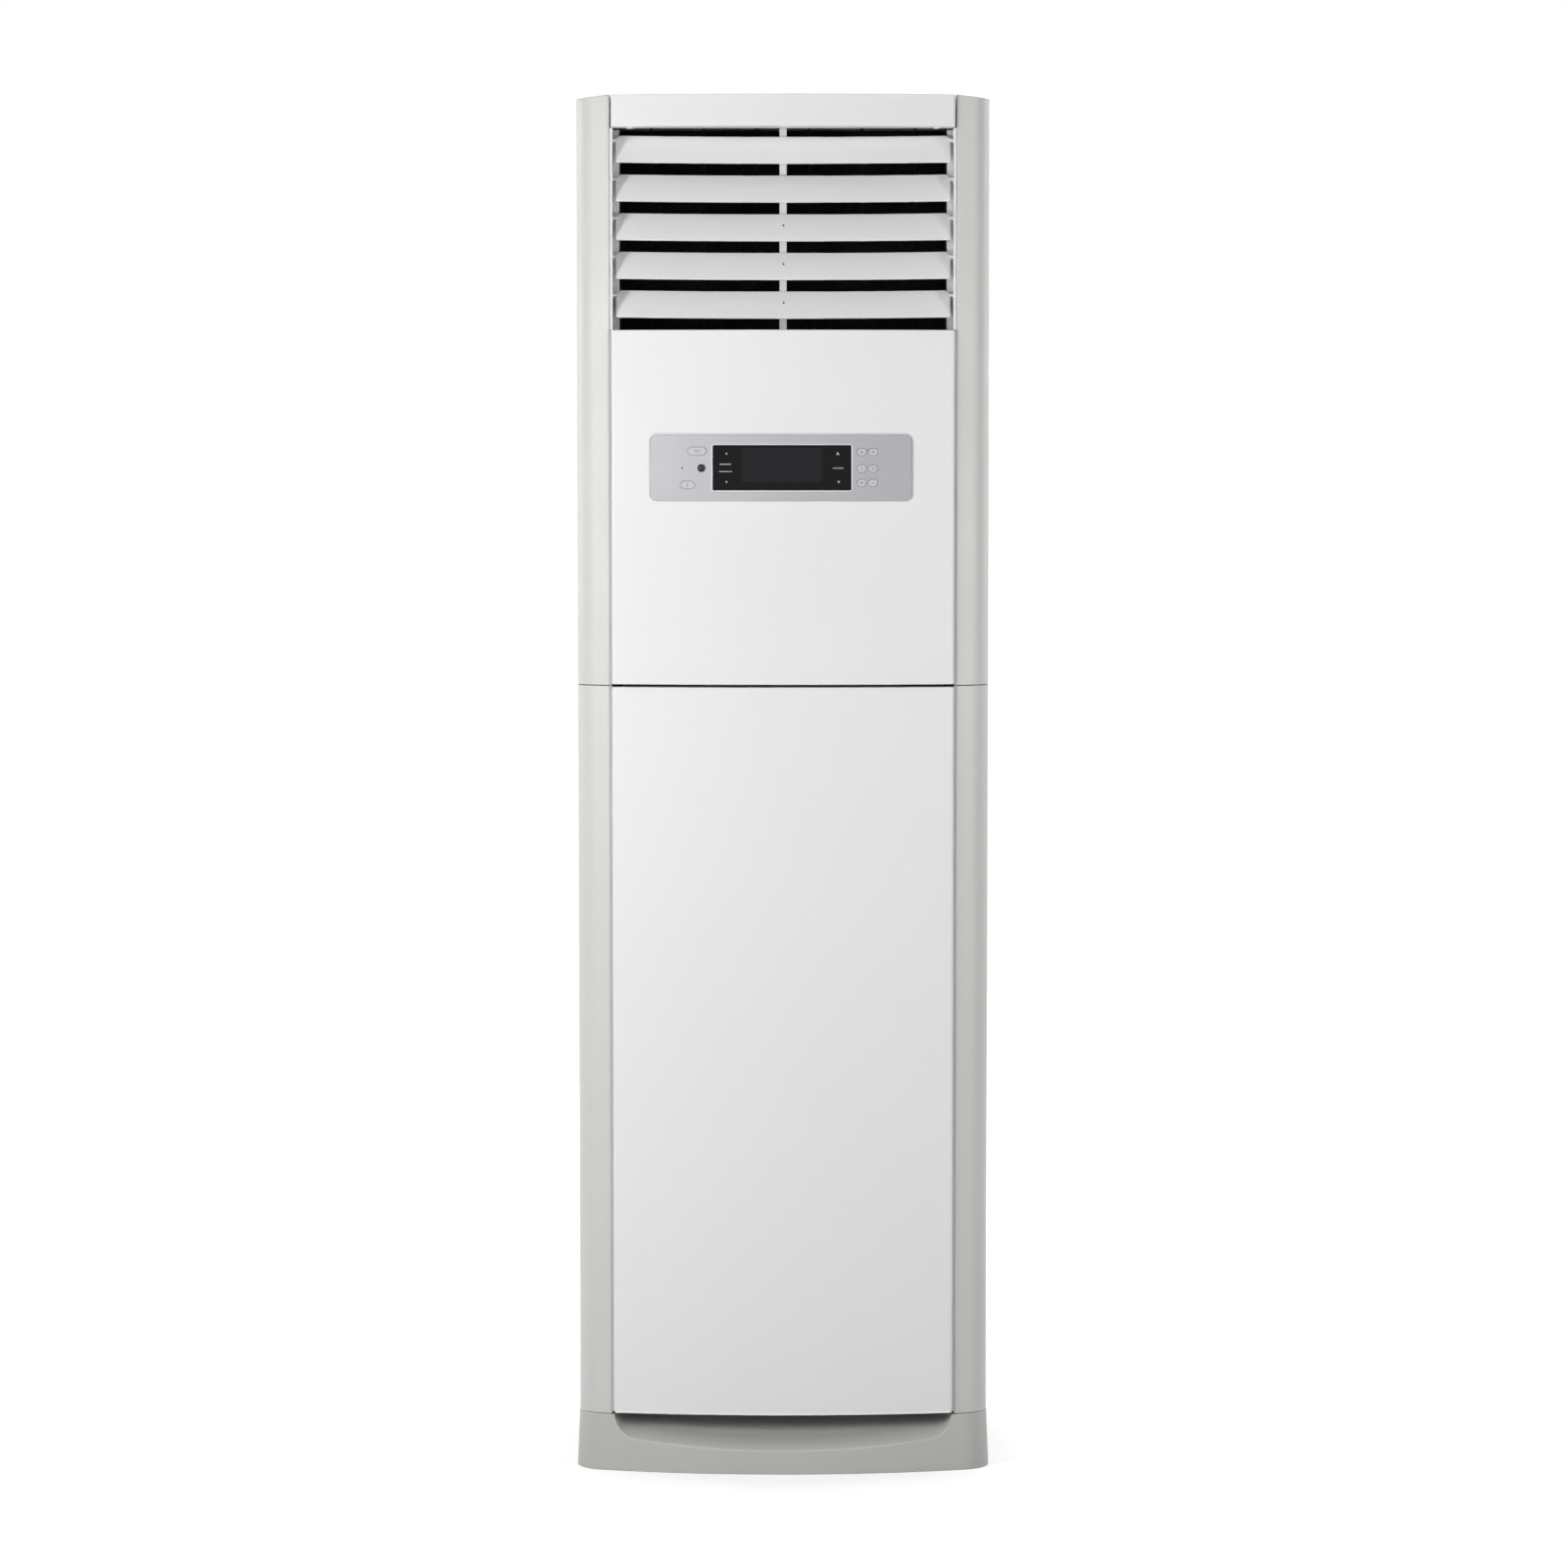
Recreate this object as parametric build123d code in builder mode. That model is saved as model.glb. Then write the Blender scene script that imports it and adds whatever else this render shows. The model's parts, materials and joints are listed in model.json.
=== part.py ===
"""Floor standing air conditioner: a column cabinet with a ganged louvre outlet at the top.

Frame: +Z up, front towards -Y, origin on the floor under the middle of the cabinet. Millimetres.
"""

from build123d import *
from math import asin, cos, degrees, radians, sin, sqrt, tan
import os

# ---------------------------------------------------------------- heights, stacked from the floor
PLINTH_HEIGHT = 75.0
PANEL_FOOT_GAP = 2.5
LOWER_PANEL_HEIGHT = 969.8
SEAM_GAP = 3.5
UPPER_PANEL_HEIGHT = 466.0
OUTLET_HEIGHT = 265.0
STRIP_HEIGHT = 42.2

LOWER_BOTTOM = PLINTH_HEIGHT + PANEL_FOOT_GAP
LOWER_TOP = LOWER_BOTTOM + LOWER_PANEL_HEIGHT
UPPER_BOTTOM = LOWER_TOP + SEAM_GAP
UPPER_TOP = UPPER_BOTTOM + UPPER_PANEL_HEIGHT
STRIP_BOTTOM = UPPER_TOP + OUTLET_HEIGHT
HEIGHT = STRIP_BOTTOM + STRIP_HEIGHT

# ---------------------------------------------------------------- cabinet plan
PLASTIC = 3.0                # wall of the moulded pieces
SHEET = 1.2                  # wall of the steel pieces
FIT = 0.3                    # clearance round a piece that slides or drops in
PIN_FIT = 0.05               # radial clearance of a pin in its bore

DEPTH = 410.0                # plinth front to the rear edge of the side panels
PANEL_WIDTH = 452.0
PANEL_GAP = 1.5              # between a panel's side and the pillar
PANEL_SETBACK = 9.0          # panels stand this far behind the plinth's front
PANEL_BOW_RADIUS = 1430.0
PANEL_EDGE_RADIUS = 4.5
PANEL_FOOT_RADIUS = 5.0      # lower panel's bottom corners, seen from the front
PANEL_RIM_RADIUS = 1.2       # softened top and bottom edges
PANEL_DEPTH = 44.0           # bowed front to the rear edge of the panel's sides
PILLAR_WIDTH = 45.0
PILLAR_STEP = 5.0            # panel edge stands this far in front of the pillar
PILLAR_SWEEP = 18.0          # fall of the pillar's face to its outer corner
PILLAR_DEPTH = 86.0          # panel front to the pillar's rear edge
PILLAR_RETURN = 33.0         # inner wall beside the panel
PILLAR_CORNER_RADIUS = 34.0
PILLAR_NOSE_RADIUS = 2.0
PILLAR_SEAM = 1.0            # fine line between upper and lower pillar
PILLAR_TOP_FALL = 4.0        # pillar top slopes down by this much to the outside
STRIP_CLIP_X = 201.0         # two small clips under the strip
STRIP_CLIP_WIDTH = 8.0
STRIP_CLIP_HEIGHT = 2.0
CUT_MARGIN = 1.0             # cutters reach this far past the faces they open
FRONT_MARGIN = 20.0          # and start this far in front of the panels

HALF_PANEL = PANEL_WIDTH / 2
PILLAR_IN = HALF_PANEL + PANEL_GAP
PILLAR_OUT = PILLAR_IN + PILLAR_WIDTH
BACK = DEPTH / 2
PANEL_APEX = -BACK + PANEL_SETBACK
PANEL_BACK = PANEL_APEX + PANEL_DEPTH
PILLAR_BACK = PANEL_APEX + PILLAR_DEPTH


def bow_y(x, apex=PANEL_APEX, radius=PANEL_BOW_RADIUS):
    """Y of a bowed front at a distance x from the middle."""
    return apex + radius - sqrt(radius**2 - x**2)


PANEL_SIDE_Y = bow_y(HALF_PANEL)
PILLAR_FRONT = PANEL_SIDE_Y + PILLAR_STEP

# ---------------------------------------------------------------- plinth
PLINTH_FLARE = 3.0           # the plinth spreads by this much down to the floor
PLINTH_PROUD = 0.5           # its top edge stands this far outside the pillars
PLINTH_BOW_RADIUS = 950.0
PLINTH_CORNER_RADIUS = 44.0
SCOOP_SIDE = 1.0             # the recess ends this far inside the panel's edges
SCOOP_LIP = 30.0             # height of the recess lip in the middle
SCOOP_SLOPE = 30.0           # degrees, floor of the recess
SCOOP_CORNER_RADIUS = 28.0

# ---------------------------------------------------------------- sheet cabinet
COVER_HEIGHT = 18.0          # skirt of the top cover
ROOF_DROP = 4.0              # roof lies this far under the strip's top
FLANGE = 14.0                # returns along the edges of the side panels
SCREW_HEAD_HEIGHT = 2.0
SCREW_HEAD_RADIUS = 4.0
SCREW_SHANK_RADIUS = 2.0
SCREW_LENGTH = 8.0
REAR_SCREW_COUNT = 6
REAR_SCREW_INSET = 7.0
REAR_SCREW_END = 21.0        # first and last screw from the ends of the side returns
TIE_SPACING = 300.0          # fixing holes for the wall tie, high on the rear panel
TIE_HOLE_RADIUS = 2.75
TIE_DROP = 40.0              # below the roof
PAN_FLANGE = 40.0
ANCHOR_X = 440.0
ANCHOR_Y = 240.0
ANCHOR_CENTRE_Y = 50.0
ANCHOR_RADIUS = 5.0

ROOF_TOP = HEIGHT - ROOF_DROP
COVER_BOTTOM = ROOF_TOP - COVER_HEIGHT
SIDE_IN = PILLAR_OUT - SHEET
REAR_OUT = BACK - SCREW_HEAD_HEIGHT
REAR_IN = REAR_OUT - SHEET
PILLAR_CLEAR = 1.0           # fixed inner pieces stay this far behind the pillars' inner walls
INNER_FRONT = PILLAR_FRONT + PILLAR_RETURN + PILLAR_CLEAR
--
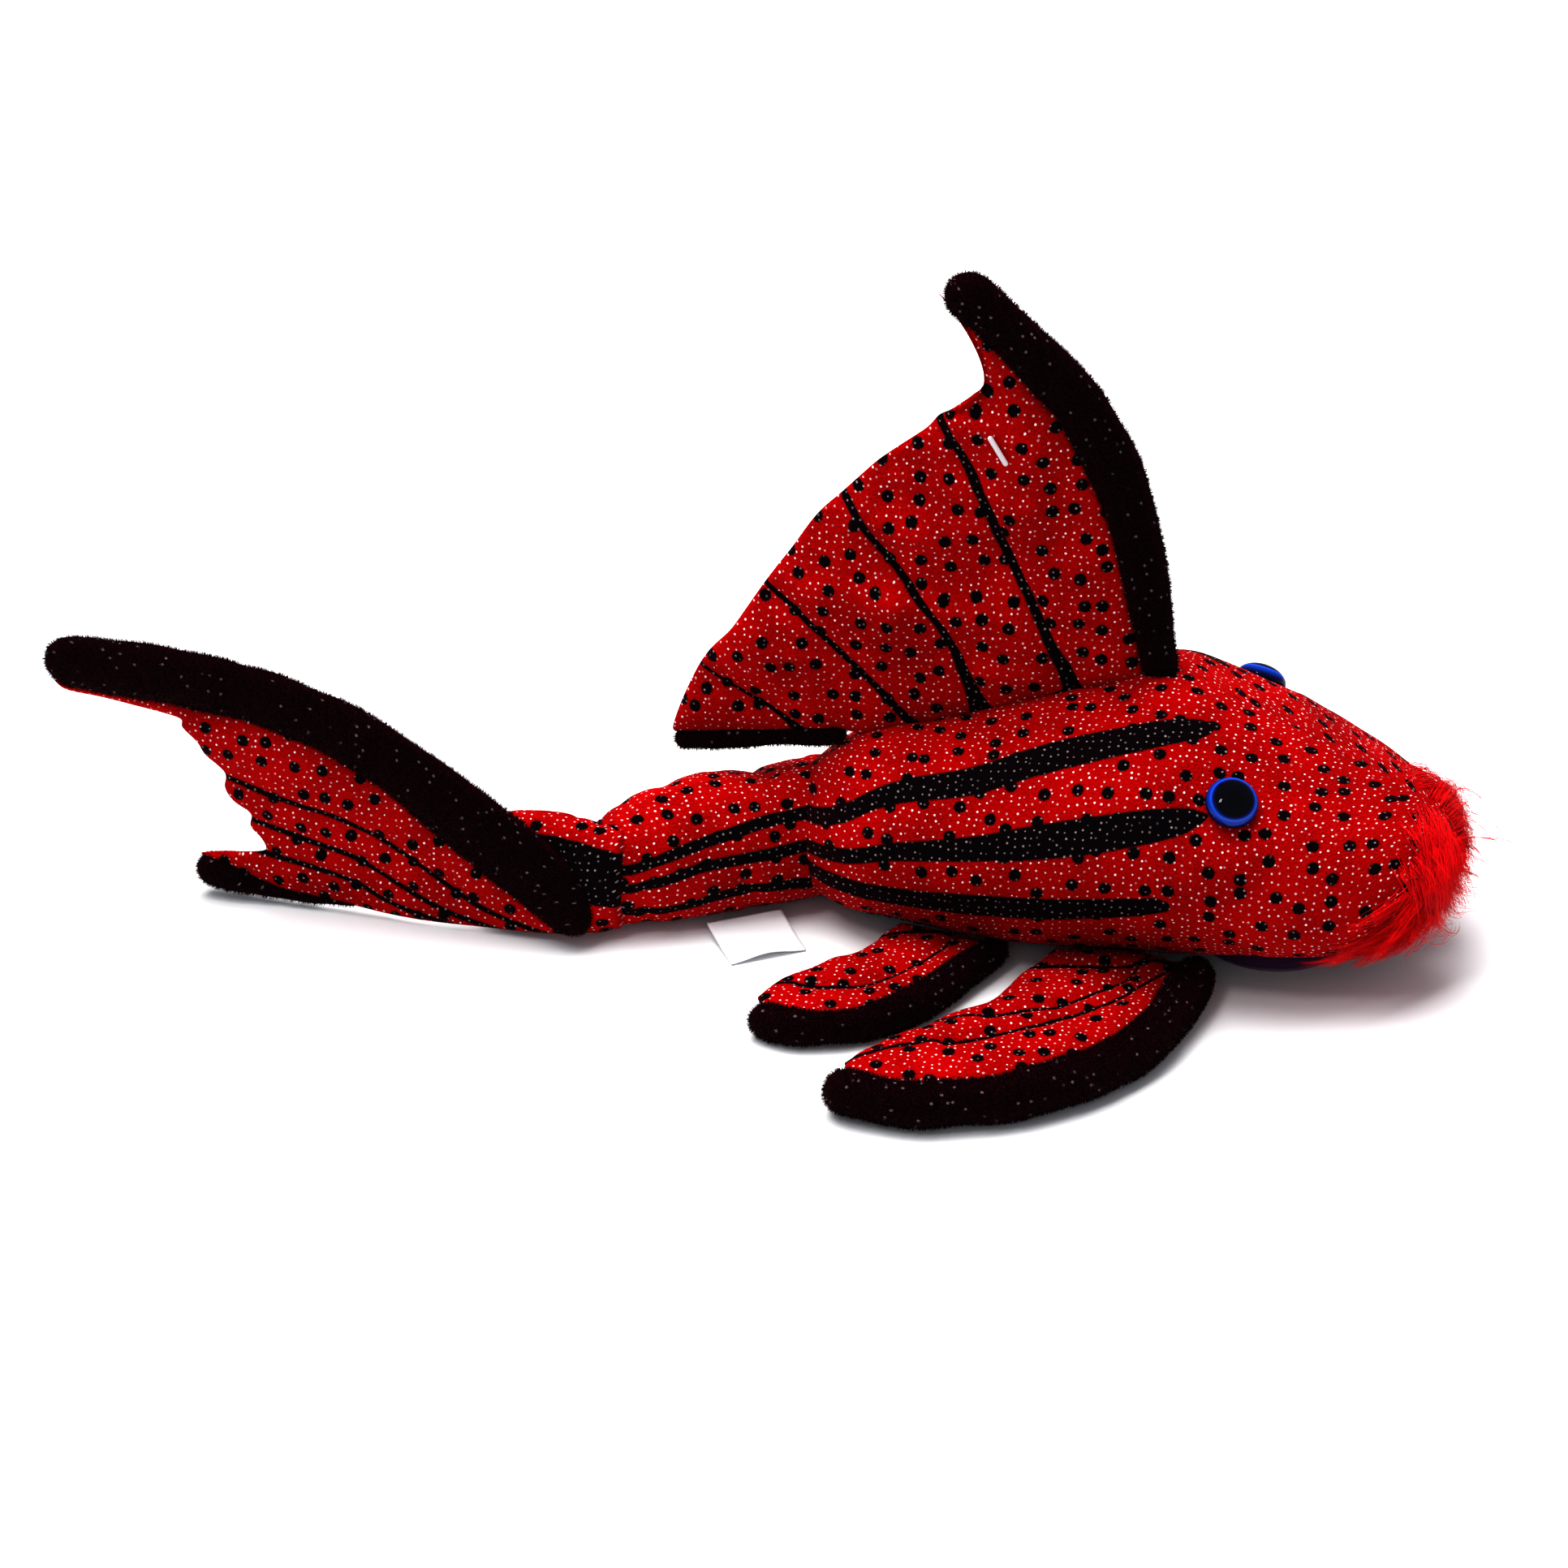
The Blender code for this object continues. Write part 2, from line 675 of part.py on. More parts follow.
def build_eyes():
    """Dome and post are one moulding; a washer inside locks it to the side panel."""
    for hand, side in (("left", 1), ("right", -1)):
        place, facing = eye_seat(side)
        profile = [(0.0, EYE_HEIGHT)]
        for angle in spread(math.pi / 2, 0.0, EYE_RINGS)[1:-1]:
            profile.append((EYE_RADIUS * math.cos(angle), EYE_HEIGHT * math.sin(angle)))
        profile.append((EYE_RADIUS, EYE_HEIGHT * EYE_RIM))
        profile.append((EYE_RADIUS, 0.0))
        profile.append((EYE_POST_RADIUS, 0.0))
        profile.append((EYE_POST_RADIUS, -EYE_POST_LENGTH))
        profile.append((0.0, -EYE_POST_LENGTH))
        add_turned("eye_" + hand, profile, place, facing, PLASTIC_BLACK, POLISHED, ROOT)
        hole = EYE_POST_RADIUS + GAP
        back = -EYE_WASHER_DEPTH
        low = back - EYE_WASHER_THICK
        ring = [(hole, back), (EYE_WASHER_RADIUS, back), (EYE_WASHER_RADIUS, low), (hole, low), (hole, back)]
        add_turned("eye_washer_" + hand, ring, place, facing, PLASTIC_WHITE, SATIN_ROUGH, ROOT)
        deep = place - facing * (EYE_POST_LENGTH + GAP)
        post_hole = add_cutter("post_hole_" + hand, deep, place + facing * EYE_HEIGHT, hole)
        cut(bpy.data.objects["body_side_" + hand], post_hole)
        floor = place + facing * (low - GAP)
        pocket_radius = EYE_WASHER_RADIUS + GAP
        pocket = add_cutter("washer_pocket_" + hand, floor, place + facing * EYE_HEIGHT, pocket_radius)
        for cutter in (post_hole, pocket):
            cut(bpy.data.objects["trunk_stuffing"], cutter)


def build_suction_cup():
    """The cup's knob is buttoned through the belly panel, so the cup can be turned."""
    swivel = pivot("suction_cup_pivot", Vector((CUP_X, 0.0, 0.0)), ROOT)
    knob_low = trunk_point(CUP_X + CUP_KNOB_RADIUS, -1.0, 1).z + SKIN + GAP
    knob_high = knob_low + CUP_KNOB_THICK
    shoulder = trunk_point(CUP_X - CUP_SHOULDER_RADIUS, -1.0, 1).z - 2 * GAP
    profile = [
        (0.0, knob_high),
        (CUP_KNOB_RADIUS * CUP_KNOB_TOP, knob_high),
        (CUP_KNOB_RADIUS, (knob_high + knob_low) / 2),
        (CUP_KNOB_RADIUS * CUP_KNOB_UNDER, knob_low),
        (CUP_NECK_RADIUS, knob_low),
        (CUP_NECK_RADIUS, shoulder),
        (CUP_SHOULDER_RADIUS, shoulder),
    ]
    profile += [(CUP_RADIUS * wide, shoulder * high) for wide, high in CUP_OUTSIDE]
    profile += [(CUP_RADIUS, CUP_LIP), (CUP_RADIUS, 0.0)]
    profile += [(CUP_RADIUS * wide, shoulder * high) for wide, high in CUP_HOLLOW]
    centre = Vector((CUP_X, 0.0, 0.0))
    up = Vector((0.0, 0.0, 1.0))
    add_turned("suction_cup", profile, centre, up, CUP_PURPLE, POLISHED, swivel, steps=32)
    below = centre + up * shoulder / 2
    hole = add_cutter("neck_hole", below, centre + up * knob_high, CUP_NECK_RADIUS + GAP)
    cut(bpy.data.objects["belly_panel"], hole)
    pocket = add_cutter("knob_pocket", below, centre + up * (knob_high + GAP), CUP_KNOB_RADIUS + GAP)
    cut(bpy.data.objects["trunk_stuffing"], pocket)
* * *
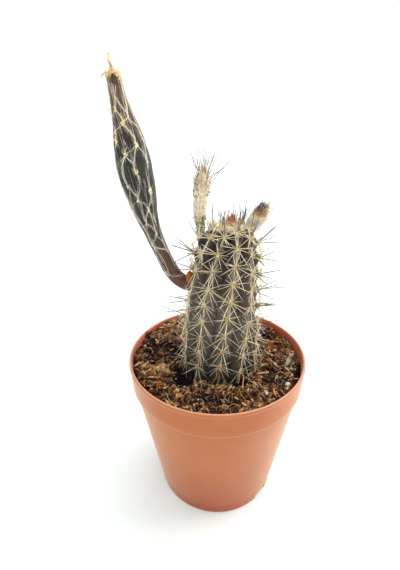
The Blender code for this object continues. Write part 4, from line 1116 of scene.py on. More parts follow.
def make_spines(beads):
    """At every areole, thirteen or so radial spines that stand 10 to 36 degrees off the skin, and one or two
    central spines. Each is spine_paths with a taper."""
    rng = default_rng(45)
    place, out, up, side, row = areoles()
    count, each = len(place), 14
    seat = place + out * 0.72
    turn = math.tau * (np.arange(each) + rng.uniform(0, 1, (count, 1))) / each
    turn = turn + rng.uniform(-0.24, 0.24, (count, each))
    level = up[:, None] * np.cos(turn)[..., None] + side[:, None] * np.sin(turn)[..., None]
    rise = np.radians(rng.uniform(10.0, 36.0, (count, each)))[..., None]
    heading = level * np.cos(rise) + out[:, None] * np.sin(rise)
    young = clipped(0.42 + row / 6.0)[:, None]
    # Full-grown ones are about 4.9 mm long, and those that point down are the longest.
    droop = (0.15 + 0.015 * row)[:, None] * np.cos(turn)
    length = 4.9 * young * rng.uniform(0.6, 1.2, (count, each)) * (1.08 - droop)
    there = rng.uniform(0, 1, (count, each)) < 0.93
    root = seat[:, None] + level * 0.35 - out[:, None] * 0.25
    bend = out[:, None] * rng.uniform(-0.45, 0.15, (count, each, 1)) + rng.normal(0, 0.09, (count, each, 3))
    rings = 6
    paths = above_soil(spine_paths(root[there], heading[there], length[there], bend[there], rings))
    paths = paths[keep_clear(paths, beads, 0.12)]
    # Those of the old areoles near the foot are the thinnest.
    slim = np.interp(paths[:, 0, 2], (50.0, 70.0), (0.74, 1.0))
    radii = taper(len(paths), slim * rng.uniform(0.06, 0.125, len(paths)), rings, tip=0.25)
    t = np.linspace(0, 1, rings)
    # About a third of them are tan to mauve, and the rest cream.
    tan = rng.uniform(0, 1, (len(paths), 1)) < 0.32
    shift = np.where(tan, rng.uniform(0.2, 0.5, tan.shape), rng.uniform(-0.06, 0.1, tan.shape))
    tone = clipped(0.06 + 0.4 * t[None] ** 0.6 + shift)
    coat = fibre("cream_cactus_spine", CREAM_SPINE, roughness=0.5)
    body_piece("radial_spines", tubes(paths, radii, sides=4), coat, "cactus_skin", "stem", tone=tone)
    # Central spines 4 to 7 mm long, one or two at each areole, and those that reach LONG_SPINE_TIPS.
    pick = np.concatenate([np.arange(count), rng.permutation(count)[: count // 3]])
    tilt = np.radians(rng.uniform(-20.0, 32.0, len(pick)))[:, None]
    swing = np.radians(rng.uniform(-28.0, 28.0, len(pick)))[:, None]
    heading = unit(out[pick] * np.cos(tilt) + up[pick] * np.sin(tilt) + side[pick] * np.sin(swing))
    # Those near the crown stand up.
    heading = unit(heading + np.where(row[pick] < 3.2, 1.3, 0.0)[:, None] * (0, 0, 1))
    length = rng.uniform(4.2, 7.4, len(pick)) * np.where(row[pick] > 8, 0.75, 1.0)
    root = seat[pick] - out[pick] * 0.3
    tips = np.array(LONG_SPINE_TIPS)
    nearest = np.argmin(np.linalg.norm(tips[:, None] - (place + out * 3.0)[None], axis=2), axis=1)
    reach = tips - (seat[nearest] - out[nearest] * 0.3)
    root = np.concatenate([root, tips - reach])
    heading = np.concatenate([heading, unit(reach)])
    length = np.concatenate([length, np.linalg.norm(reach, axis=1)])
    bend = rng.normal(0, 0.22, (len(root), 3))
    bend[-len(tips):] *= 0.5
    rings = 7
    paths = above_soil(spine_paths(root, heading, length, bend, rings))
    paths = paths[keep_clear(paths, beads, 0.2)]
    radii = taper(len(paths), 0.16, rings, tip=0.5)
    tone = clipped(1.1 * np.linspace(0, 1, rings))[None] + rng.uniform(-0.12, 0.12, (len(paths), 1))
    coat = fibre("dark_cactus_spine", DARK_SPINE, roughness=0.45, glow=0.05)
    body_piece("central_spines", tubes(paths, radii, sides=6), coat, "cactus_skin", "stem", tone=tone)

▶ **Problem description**
Take the lines from the line with "Recreate this object" through the line with "at the top.", both ends included, and give them again exactly, with nothing else.

▶ **Complete answer**
Recreate this object as parametric build123d code in builder mode. That model is saved as model.glb. Then write the Blender scene script that imports it and adds whatever else this render shows. The model's parts, materials and joints are listed in model.json.
=== part.py ===
"""Floor standing air conditioner: a column cabinet with a ganged louvre outlet at the top.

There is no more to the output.